Apart from discretionary & non-discretionary consumption space, capex beneficiaries like cement, capital goods, automation, technology etc. and also Agro & Specialty Chemicals should find its way in investor portfolios.
Building materials or home improvement has been our favourite since some time & we continue to stay positive here.
From 52-week low in June the trend reversed in quick time. What would you advise investors to do at current levels? Top up existing MFs, buy stocks which are trading at fair value or lighten up positions?
We are always advocates of Time in the markets is more important than timing the market. History has proven that your return reduces drastically in the longer term, if you miss out few best days in the market.
There is always a denial in terms of the longevity & the texture of rally after such a large fall & people call it a relief rally or bounce back. But more often than not, it turns out to be the resumption of bull run.
However, due to increasing number of moving parts, the safest strategy is to invest in tranches so as to benefit from volatility. One should continue to invest gradually be it MFs or good businesses.
We continue to like our approach of buying market leaders & emerging market leaders, which create & multiply wealth in the longer term.
In our recent revisit to substantiate our views, we found that these companies have improved their return ratios, gained market share in difficult environment, have generated superior returns in the past few cycles & are also expected to post high earnings growth over the next two to three years.

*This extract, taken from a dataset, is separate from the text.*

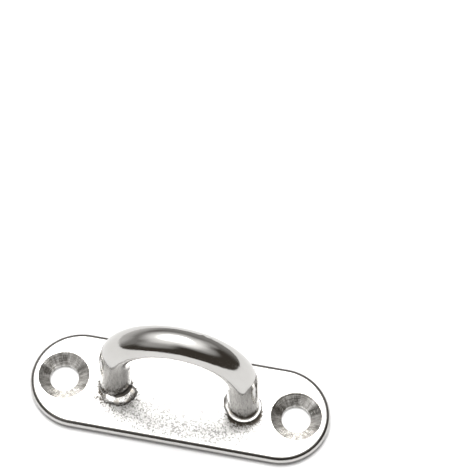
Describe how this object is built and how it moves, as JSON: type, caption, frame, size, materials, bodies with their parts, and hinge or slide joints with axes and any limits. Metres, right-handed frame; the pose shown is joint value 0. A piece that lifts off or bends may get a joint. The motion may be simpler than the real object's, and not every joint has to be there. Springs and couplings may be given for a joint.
{
  "type": "pad eye",
  "caption": "Oblong base plate with countersunk screw holes and a welded round-rod eye for tying off or hooking on to.",
  "frame": {"origin": "middle of the base plate's back face, at the bottom centre of the bounding box", "axes": "+X along the plate through both screw holes, +Y across the plate, +Z out of the mounting surface through the top of the eye"},
  "size_m": [0.0488, 0.0162, 0.023],
  "materials": {
    "plate_steel": "satin tumbled on the face, polished along the edge, turned in the countersinks",
    "rod_steel": "mirror polished, with light die marks",
    "weld_steel": "as welded and brushed, ground flat on the back"
  },
  "bodies": {
    "root": {"base_plate": "plate_steel", "eye_bow": "rod_steel", "weld_bead_left": "weld_steel", "weld_bead_right": "weld_steel", "back_weld_left": "weld_steel", "back_weld_right": "weld_steel"}
  },
  "joints": []
}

One should invest in such companies and create a portfolio which will stand the test of time & difficult circumstances in the market.
The broader market is still far away from its peak. Does it make sense to catch the fallen knife? If market rebounds, there are higher chances of some activity in the small & midcaps as well?
More than the market correction, it was stock prices which corrected by 15-50 percent across the board for mid & small caps. In this environment of high inflation & interest rates, as bottom-up stock pickers we look at companies with dominant market share & high level of corporate governance standards, huge opportunity size in their respective sector along with margin of safety.
We feel that rather than focusing on the market cap, one needs to focus on whether the company is a sector leader and have qualities which of superior return profile, moat & the business model which is either disruptive or can’t get easily disrupted.
There are a good number of mid & smallcaps which would create wealth over the long term but will bring in a fair share of volatility in the interim. The trick here is to not get carried away by hearsay & tips, but to do one’s due diligence or consult a professional and then invest one’s hard earned money.
Will EV turn out to be a decadal theme? Companies associated with manufacturing of EV vehicles could see some strong price action. What are your views?
Unfortunately, there are not many listed plays so far to play this theme. With time, a lot more choice will be available here. Yes, there are now automakers who derive a part of their revenue from this stream.
I think the beneficiaries here will be companies that operate in allied industries & also companies laying down the infrastructure for the implementation of the Electric Vehicle revolution.